Shrove Monday is part of the Shrovetide celebrations that encompass the week before Lent. It takes place on the Monday before Ash Wednesday, which is the first day of Lent. In between these two days is Shrove Tuesday. "Shrove" is the past tense of "shrive," which means to obtain absolution from sin. Shriving can be done through confession and penance. Historically, English Christians were supposed to do some shriving before Lent. "Shrove Monday" and "Shrove Tuesday" are terms not widely used in the United States and Canada, but they are still sometimes used in Lutheran, Anglican, and Roman Catholic churches.
Shrove Monday is part of the Carnival celebrations that take place in many countries. In Germany, Denmark, and Austria, it is known as Rosenmontag, meaning Rose Monday. In Germany, the apex of Carnival in on Shrove Monday, while in some other countries it is on Shrove Tuesday. German schools are usually closed on the day, and workers often have the day off. Parades are held, with floats of a satirical nature that lampoon politicians often being made. Dressing up in costumes, dancing, and drinking are also common. In the Rhineland of Germany, that day is part of Fasching, which is the Feast of Fools. There are parades, marching, satirical floats, and merrymaking.
In Denmark, Shrove Monday is also part of a Carnival celebration called Fastelavn, where processions take place and costumes are worn. The day is now geared more towards children. Fastelavnsboller is a food commonly eaten on the day. It is a round sweet bun with icing that may be filled with pastry cream or whipped cream.
The day is sometimes called Collopy Monday in Great Britain.

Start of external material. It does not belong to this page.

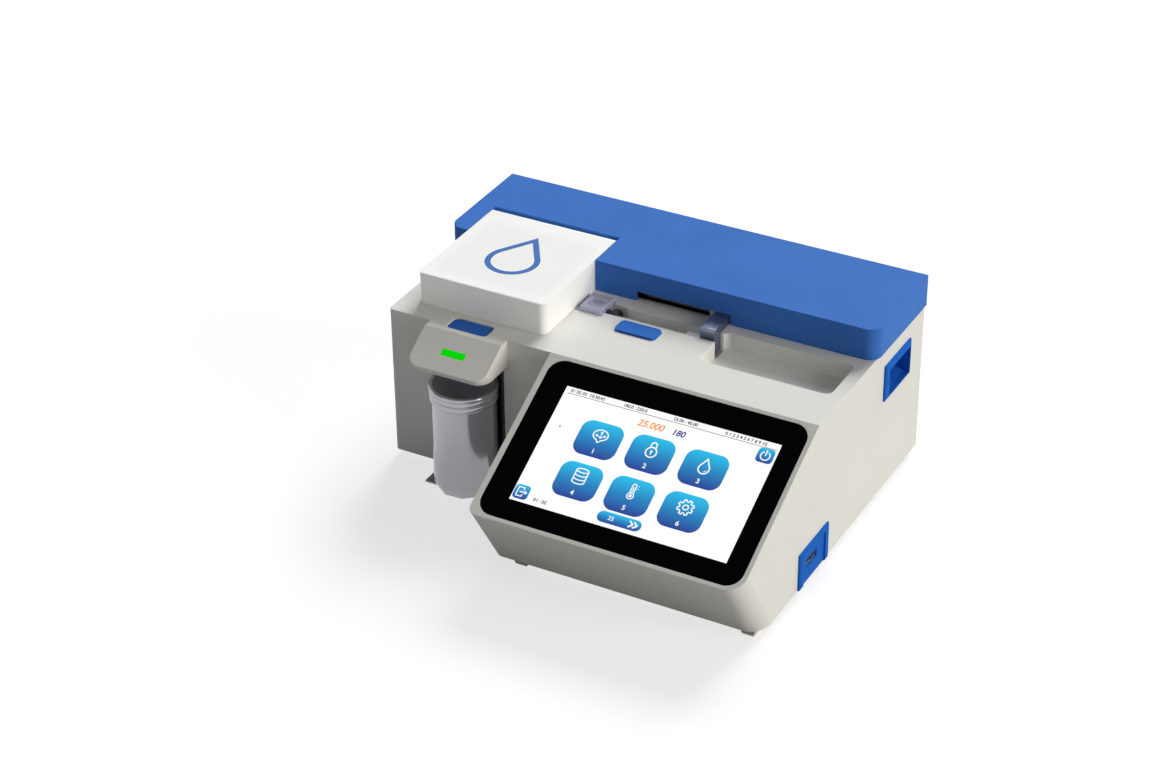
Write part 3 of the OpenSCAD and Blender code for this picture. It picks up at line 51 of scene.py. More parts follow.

It takes its name from a traditional meal eaten there for breakfast on the day: collops of bacon topped with an egg. This meal is in preparation for Lent, which is a time when meat cannot be eaten. The fat from the bacon is often used to make pancakes on the following day. In east Cornwall, the day is known as Paisen Monday or Peasen Monday, and pea soup is customarily eaten.
The holiday is celebrated in many other countries. It is part of the Carnival calendar in Greece, and in many Caribbean countries it is the first day of Carnival and called Carnival Monday. In the Americas, particularly around New Orleans, it is known as Luni Gras or Fat Monday, similar to how the following day is called Mardi Gras.
The day may be celebrated any number of ways and may be spent differently depending on what country you live in and what your religious beliefs are. In order to prepare for Lent, you may spend it in penance or confession. In some countries, such as Germany, you could attend a parade, dress up in a costume, go dancing, and do some drinking. Some foods that are commonly eaten on the day that you could try include fastelavnsboller, collops topped with eggs, and pea soup. You could even try making them yourself!